Summer Shrimp Gazpacho
Serves 10 appetizer cups
- 1 pound frozen jumbo shrimp
- 6 large tomatoes (cut into chunks)
- 1 large cucumber, peeled, seeded, and cut into chunks
- 3 cloves of garlic (minced)
- 1/2 large red onion (chopped)
- 1/2 cup cilantro (chopped)
- 3 tablespoons red wine vinegar
- 1/4 cup olive oil
- Juice of one large lemon (or two small lemons)
- 1/2 cup vegetable juice (I used V8 Juice)
- 1 tablespoon Worcestershire sauce
- salt & pepper to taste
Thaw your shrimp according to package directions. I like to put mine in the refrigerator the night before so they can safely thaw overnight. Once thawed, drain the shrimp and blot with a paper towel or cloth to remove any excess moisture. Store the shrimp in the refrigerator until ready to serve.
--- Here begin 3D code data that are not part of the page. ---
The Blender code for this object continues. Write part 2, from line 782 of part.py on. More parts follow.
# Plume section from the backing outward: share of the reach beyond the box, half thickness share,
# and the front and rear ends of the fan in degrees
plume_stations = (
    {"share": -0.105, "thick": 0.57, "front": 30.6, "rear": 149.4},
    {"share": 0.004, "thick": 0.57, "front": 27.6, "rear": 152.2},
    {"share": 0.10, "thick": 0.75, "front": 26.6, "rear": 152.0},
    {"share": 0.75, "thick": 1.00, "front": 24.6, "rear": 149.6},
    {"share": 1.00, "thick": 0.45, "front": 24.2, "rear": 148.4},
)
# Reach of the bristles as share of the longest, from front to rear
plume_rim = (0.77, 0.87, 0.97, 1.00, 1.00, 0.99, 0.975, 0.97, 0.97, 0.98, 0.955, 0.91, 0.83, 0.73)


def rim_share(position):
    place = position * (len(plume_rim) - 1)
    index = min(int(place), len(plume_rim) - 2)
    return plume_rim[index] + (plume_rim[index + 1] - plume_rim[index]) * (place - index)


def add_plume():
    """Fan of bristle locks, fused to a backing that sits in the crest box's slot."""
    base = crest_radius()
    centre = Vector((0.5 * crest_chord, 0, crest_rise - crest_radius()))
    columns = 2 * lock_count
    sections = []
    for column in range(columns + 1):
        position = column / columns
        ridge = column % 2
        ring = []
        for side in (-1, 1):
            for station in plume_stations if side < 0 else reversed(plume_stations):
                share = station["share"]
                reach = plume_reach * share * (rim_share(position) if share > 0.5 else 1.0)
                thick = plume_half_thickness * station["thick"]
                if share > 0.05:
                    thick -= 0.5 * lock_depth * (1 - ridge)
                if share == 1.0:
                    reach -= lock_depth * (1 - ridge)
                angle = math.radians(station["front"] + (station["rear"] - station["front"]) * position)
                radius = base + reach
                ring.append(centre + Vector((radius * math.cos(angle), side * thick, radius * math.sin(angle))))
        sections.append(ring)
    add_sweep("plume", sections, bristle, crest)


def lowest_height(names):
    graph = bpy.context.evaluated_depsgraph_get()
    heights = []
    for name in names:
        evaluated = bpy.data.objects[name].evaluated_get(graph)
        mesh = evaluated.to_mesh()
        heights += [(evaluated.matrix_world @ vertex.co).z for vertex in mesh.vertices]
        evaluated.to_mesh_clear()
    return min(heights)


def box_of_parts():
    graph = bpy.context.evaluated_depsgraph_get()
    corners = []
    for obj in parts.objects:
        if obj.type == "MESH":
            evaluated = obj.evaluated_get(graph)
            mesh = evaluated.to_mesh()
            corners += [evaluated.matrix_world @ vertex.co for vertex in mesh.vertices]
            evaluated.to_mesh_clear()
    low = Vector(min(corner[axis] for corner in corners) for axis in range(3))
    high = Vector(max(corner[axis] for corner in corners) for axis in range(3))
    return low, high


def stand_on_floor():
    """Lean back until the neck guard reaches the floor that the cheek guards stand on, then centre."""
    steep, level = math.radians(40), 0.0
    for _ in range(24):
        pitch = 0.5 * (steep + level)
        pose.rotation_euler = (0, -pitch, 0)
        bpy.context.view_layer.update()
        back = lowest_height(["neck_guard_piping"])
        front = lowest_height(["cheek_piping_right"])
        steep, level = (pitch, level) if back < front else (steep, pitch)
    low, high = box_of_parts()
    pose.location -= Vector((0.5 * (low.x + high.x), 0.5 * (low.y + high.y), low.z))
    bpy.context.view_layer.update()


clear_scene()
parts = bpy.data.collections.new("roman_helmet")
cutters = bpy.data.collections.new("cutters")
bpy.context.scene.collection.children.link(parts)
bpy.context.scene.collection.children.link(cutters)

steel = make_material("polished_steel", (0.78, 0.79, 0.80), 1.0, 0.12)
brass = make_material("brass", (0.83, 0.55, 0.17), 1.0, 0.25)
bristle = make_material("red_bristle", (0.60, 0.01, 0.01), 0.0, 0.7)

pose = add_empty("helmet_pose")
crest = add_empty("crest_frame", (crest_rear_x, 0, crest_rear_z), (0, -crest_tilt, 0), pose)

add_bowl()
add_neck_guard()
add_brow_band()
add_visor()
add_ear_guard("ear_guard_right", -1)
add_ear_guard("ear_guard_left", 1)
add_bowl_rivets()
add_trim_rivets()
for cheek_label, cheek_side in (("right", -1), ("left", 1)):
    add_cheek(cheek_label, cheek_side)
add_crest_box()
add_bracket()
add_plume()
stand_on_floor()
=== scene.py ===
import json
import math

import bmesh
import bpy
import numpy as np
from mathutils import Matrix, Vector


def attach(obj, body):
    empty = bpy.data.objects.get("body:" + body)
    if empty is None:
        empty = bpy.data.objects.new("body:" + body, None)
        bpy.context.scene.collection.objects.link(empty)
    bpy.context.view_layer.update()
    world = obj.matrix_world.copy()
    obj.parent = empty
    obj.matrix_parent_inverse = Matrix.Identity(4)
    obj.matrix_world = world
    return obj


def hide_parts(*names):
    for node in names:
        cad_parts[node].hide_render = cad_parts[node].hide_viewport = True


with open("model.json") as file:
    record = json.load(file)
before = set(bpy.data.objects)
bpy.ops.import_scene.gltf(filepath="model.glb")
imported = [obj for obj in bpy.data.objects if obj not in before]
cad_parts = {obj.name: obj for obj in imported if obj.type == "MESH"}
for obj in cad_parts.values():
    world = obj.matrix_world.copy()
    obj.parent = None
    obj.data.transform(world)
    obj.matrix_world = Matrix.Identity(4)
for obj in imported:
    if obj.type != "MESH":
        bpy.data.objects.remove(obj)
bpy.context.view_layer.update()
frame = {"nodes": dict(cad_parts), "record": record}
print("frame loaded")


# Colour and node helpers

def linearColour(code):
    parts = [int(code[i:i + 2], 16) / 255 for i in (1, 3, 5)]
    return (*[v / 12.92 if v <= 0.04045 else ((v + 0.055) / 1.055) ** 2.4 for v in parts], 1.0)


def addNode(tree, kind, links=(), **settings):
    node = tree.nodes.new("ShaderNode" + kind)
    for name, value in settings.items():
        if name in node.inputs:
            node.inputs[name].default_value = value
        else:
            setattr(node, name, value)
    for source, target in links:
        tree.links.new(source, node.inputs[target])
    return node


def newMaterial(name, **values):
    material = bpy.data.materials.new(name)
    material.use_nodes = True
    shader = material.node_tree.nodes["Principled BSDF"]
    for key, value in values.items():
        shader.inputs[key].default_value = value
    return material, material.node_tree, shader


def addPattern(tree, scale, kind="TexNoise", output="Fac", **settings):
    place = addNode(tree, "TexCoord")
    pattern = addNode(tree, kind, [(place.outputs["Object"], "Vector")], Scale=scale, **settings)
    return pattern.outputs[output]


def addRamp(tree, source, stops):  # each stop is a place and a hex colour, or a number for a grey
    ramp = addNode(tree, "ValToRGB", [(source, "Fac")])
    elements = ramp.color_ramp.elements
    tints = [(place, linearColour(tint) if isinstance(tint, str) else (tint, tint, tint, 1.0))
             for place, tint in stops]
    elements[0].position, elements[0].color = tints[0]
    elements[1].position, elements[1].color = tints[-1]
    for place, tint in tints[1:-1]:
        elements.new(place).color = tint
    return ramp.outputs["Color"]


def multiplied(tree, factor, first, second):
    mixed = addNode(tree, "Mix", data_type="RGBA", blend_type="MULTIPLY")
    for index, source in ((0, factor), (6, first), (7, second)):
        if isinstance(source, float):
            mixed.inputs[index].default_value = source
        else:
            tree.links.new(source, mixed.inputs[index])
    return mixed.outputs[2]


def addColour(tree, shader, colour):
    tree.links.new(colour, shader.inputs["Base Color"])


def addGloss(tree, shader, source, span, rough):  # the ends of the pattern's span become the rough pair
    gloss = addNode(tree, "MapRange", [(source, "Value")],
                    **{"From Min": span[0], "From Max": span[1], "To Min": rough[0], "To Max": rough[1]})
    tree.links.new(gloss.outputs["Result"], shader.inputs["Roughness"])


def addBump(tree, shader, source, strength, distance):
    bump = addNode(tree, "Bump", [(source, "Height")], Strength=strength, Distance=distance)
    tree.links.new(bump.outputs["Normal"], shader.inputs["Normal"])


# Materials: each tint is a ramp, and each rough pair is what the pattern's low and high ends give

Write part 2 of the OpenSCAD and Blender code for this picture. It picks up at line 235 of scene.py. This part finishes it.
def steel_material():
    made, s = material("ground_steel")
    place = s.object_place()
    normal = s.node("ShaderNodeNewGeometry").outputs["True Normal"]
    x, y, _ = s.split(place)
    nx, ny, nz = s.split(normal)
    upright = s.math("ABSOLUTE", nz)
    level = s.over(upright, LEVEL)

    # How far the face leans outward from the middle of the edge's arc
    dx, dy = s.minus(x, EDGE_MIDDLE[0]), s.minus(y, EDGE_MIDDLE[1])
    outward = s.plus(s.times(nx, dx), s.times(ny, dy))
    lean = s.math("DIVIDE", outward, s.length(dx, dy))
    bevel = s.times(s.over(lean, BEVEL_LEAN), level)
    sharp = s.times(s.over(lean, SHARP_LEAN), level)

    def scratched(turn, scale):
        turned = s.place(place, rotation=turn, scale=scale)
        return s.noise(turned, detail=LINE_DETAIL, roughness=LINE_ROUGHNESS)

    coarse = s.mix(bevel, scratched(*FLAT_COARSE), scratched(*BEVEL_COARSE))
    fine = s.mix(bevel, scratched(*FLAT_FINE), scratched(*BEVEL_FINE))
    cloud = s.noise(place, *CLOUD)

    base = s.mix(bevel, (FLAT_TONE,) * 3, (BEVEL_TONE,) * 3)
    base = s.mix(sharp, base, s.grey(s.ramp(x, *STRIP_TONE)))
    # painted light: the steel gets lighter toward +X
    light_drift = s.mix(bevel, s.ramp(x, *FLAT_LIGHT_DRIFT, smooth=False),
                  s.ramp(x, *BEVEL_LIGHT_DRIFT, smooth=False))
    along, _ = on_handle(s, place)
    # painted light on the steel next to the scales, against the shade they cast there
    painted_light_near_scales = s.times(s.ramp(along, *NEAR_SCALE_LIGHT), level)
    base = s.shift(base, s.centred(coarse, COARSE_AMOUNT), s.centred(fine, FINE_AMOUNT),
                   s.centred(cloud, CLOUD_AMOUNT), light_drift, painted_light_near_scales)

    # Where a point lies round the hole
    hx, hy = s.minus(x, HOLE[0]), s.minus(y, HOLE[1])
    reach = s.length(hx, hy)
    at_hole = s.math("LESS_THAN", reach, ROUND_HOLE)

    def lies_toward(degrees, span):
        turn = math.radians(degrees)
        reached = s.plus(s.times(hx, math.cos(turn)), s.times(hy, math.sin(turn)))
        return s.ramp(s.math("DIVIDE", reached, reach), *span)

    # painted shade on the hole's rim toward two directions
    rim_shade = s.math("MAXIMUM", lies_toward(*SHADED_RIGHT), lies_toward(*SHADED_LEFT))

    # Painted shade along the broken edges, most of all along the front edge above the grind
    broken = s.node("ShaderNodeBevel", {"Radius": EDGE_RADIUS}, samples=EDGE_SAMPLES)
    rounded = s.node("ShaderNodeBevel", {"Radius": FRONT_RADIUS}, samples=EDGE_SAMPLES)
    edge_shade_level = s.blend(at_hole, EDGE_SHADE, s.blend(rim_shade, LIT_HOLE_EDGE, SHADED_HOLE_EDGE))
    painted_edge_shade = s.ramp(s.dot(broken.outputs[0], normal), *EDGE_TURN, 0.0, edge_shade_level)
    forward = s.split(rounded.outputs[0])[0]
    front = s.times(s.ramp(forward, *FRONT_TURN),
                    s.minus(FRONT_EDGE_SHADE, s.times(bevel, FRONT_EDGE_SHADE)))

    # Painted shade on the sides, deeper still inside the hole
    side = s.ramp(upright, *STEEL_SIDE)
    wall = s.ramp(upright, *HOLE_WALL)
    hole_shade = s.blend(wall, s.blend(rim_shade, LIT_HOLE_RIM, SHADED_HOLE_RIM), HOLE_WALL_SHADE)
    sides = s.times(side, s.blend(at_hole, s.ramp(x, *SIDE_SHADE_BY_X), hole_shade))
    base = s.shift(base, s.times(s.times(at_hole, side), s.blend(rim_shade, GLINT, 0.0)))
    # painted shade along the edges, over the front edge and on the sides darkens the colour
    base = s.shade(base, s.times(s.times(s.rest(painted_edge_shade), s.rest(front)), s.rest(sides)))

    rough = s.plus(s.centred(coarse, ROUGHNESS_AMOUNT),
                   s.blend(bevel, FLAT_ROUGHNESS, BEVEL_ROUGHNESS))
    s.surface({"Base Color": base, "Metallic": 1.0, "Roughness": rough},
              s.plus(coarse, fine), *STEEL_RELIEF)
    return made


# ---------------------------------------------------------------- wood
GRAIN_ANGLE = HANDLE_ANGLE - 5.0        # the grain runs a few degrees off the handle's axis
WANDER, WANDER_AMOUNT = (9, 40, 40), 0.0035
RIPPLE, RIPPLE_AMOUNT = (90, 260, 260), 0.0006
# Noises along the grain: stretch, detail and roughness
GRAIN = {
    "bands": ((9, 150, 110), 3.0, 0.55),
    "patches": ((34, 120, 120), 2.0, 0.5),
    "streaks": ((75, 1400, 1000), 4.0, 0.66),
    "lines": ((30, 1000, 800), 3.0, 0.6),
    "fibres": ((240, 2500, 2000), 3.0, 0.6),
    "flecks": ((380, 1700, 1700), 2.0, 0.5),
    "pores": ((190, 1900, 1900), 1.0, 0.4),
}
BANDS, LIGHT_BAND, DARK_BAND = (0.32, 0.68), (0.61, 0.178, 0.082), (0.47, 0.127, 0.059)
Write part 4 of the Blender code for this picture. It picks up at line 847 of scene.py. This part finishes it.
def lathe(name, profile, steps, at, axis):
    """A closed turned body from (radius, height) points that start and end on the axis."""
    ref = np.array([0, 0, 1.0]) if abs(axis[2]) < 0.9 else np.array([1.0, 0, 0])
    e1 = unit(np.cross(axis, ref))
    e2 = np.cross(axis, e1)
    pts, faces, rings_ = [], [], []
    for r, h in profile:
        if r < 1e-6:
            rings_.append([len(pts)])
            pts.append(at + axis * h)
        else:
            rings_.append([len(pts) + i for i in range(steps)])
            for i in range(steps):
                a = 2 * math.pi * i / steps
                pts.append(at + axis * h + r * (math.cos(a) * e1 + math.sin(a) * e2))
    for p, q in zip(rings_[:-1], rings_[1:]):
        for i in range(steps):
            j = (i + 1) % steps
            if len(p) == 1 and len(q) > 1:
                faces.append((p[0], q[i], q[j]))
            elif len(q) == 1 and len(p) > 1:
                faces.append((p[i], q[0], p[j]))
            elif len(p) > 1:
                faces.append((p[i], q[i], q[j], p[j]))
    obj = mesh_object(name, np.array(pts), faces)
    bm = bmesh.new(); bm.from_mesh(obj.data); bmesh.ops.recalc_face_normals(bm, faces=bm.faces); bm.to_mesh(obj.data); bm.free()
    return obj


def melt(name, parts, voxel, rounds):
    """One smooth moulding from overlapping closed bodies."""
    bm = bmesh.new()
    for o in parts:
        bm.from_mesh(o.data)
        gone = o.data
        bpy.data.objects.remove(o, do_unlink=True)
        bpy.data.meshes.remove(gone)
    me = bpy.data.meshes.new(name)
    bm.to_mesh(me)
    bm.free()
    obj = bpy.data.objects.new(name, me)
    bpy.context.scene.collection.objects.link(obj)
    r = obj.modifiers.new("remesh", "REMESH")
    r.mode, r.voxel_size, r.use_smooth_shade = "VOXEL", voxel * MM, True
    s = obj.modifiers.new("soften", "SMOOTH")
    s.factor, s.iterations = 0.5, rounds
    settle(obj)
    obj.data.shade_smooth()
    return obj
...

Using a food processor or high speed blender, add your tomatoes, cucumber, garlic, cilantro, & onion into the food processor. Process the ingredients until they are lightly blended. You want the texture to be a little smooth, but slightly chunky. To the vegetables, add the red wine vinegar, olive oil, lemon juice, vegetable juice, and Worcestershire sauce. Pulse until the ingredients are just mixed together (be careful not to over process the soup). Sample the gazpacho and season with salt & pepper as needed. Place the soup in an airtight container. Store the soup in the refrigerator and chill for at least two hours. This soup can even be made the night before. The longer the gazpacho sits, the more the flavors develop.
For serving, you can use small paper cups, clear plastic ones, or whatever you have on hand for an appetizer serving. Ladle the gazpacho into the cups. Using a long toothpick, skewer three shrimp and place in the gazpacho. You can garnish with additional cilantro for a pretty presentation. This soup can be served with a spoon or guest can drink it straight from the cup. I like to place the extra shrimp on a platter with lemon slices so my guests can add more shrimp to their soup if needed.